## [Stated problem]
What follows is a set of records; repeat all of them exactly.

— START OF The input —

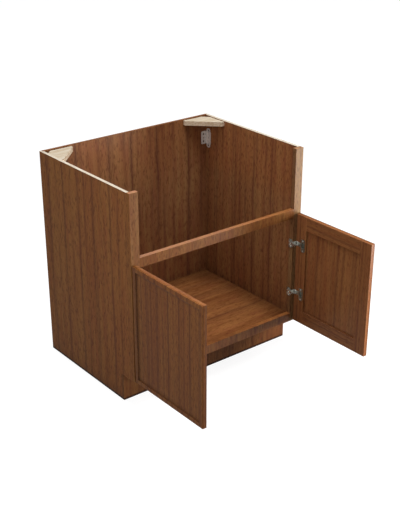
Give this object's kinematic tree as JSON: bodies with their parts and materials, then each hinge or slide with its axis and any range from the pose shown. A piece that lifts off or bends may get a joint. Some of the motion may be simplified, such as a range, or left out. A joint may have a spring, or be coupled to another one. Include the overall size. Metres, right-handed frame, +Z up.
{
  "type": "sink base cabinet",
  "caption": "Framed wooden base cabinet with a low apron rail for a front-apron sink, open top, toe space and two recessed-panel doors on wrap-around hinges.",
  "frame": {"origin": "on the floor, in the plane of the wall behind the cabinet, at the middle of its width", "axes": "+X to the right of someone who faces the cabinet, +Y from the front to the wall, +Z up"},
  "size_m": [0.8382, 1.0164, 0.8763],
  "materials": {
    "stained_wood": "satin brown stain",
    "panel_wood": "satin brown stain on veneered panel",
    "pale_wood": "raw",
    "hinge_steel": "plated, worn",
    "screw_steel": "plated"
  },
  "bodies": {
    "carcass": {"left_side_panel": "stained_wood", "left_stile": "stained_wood", "right_side_panel": "stained_wood", "right_stile": "stained_wood", "toe_kick_board": "stained_wood", "bottom_rail": "stained_wood", "apron_rail": "stained_wood", "back_panel": "panel_wood", "floor_panel": "panel_wood", "left_corner_brace": "pale_wood", "right_corner_brace": "pale_wood", "left_corner_bracket": "hinge_steel", "left_lower_hinge_plate": "hinge_steel", "left_lower_hinge_arm": "hinge_steel", "left_upper_hinge_plate": "hinge_steel", "left_upper_hinge_arm": "hinge_steel", "right_corner_bracket": "hinge_steel", "right_lower_hinge_plate": "hinge_steel", "right_lower_hinge_arm": "hinge_steel", "right_upper_hinge_plate": "hinge_steel", "right_upper_hinge_arm": "hinge_steel", "left_lower_hinge_pin": "screw_steel", "left_upper_hinge_pin": "screw_steel", "right_lower_hinge_pin": "screw_steel", "right_upper_hinge_pin": "screw_steel", "left_lower_adjusting_screw": "screw_steel", "left_lower_plate_screw_bottom": "screw_steel", "left_lower_plate_screw_top": "screw_steel", "left_upper_adjusting_screw": "screw_steel", "left_upper_plate_screw_bottom": "screw_steel", "left_upper_plate_screw_top": "screw_steel", "right_lower_adjusting_screw": "screw_steel", "right_lower_plate_screw_bottom": "screw_steel", "right_lower_plate_screw_top": "screw_steel", "right_upper_adjusting_screw": "screw_steel", "right_upper_plate_screw_bottom": "screw_steel", "right_upper_plate_screw_top": "screw_steel"},
    "left_door": {"left_door_hinge_stile": "stained_wood", "left_door_free_stile": "stained_wood", "left_door_bottom_rail": "stained_wood", "left_door_top_rail": "stained_wood", "left_door_panel": "panel_wood", "left_lower_hinge_cup": "hinge_steel", "left_upper_hinge_cup": "hinge_steel", "left_lower_cup_screw_bottom": "screw_steel", "left_lower_cup_screw_top": "screw_steel", "left_upper_cup_screw_bottom": "screw_steel", "left_upper_cup_screw_top": "screw_steel"},
    "right_door": {"right_door_hinge_stile": "stained_wood", "right_door_free_stile": "stained_wood", "right_door_bottom_rail": "stained_wood", "right_door_top_rail": "stained_wood", "right_door_panel": "panel_wood", "right_lower_hinge_cup": "hinge_steel", "right_upper_hinge_cup": "hinge_steel", "right_lower_cup_screw_bottom": "screw_steel", "right_lower_cup_screw_top": "screw_steel", "right_upper_cup_screw_bottom": "screw_steel", "right_upper_cup_screw_top": "screw_steel"}
  },
  "joints": [
    {"name": "left_door_hinge", "type": "hinge", "parent": "carcass", "child": "left_door", "pos_m": [-0.4018, -0.6162, 0.361], "axis": [0, 0, -1], "range_deg": [-90, 5]},
    {"name": "right_door_hinge", "type": "hinge", "parent": "carcass", "child": "right_door", "pos_m": [0.4018, -0.6162, 0.361], "axis": [0, 0, 1], "range_deg": [-90, 5]}
  ]
}
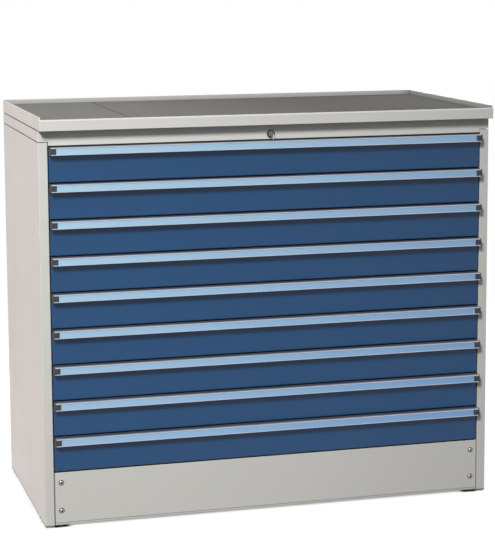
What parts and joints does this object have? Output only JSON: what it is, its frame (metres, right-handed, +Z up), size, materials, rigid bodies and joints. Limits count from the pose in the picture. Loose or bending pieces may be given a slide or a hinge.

— END OF The input —

## [Completed task]
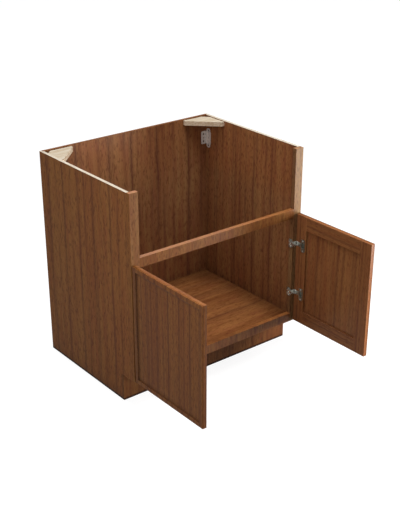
Give this object's kinematic tree as JSON: bodies with their parts and materials, then each hinge or slide with its axis and any range from the pose shown. A piece that lifts off or bends may get a joint. Some of the motion may be simplified, such as a range, or left out. A joint may have a spring, or be coupled to another one. Include the overall size. Metres, right-handed frame, +Z up.
{
  "type": "sink base cabinet",
  "caption": "Framed wooden base cabinet with a low apron rail for a front-apron sink, open top, toe space and two recessed-panel doors on wrap-around hinges.",
  "frame": {"origin": "on the floor, in the plane of the wall behind the cabinet, at the middle of its width", "axes": "+X to the right of someone who faces the cabinet, +Y from the front to the wall, +Z up"},
  "size_m": [0.8382, 1.0164, 0.8763],
  "materials": {
    "stained_wood": "satin brown stain",
    "panel_wood": "satin brown stain on veneered panel",
    "pale_wood": "raw",
    "hinge_steel": "plated, worn",
    "screw_steel": "plated"
  },
  "bodies": {
    "carcass": {"left_side_panel": "stained_wood", "left_stile": "stained_wood", "right_side_panel": "stained_wood", "right_stile": "stained_wood", "toe_kick_board": "stained_wood", "bottom_rail": "stained_wood", "apron_rail": "stained_wood", "back_panel": "panel_wood", "floor_panel": "panel_wood", "left_corner_brace": "pale_wood", "right_corner_brace": "pale_wood", "left_corner_bracket": "hinge_steel", "left_lower_hinge_plate": "hinge_steel", "left_lower_hinge_arm": "hinge_steel", "left_upper_hinge_plate": "hinge_steel", "left_upper_hinge_arm": "hinge_steel", "right_corner_bracket": "hinge_steel", "right_lower_hinge_plate": "hinge_steel", "right_lower_hinge_arm": "hinge_steel", "right_upper_hinge_plate": "hinge_steel", "right_upper_hinge_arm": "hinge_steel", "left_lower_hinge_pin": "screw_steel", "left_upper_hinge_pin": "screw_steel", "right_lower_hinge_pin": "screw_steel", "right_upper_hinge_pin": "screw_steel", "left_lower_adjusting_screw": "screw_steel", "left_lower_plate_screw_bottom": "screw_steel", "left_lower_plate_screw_top": "screw_steel", "left_upper_adjusting_screw": "screw_steel", "left_upper_plate_screw_bottom": "screw_steel", "left_upper_plate_screw_top": "screw_steel", "right_lower_adjusting_screw": "screw_steel", "right_lower_plate_screw_bottom": "screw_steel", "right_lower_plate_screw_top": "screw_steel", "right_upper_adjusting_screw": "screw_steel", "right_upper_plate_screw_bottom": "screw_steel", "right_upper_plate_screw_top": "screw_steel"},
    "left_door": {"left_door_hinge_stile": "stained_wood", "left_door_free_stile": "stained_wood", "left_door_bottom_rail": "stained_wood", "left_door_top_rail": "stained_wood", "left_door_panel": "panel_wood", "left_lower_hinge_cup": "hinge_steel", "left_upper_hinge_cup": "hinge_steel", "left_lower_cup_screw_bottom": "screw_steel", "left_lower_cup_screw_top": "screw_steel", "left_upper_cup_screw_bottom": "screw_steel", "left_upper_cup_screw_top": "screw_steel"},
    "right_door": {"right_door_hinge_stile": "stained_wood", "right_door_free_stile": "stained_wood", "right_door_bottom_rail": "stained_wood", "right_door_top_rail": "stained_wood", "right_door_panel": "panel_wood", "right_lower_hinge_cup": "hinge_steel", "right_upper_hinge_cup": "hinge_steel", "right_lower_cup_screw_bottom": "screw_steel", "right_lower_cup_screw_top": "screw_steel", "right_upper_cup_screw_bottom": "screw_steel", "right_upper_cup_screw_top": "screw_steel"}
  },
  "joints": [
    {"name": "left_door_hinge", "type": "hinge", "parent": "carcass", "child": "left_door", "pos_m": [-0.4018, -0.6162, 0.361], "axis": [0, 0, -1], "range_deg": [-90, 5]},
    {"name": "right_door_hinge", "type": "hinge", "parent": "carcass", "child": "right_door", "pos_m": [0.4018, -0.6162, 0.361], "axis": [0, 0, 1], "range_deg": [-90, 5]}
  ]
}
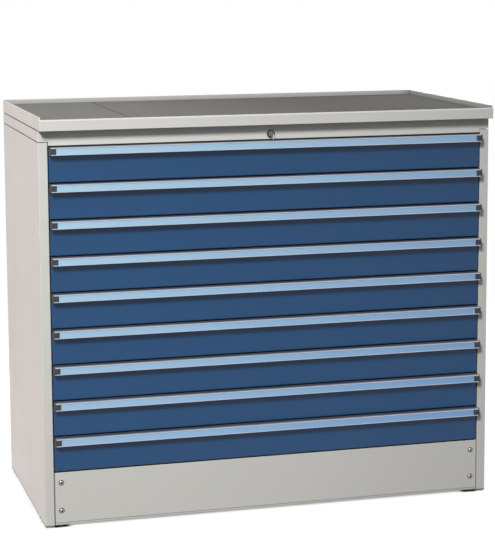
What parts and joints does this object have? Output only JSON: what it is, its frame (metres, right-handed, +Z up), size, materials, rigid bodies and joints. Limits count from the pose in the picture. Loose or bending pieces may be given a slide or a hinge.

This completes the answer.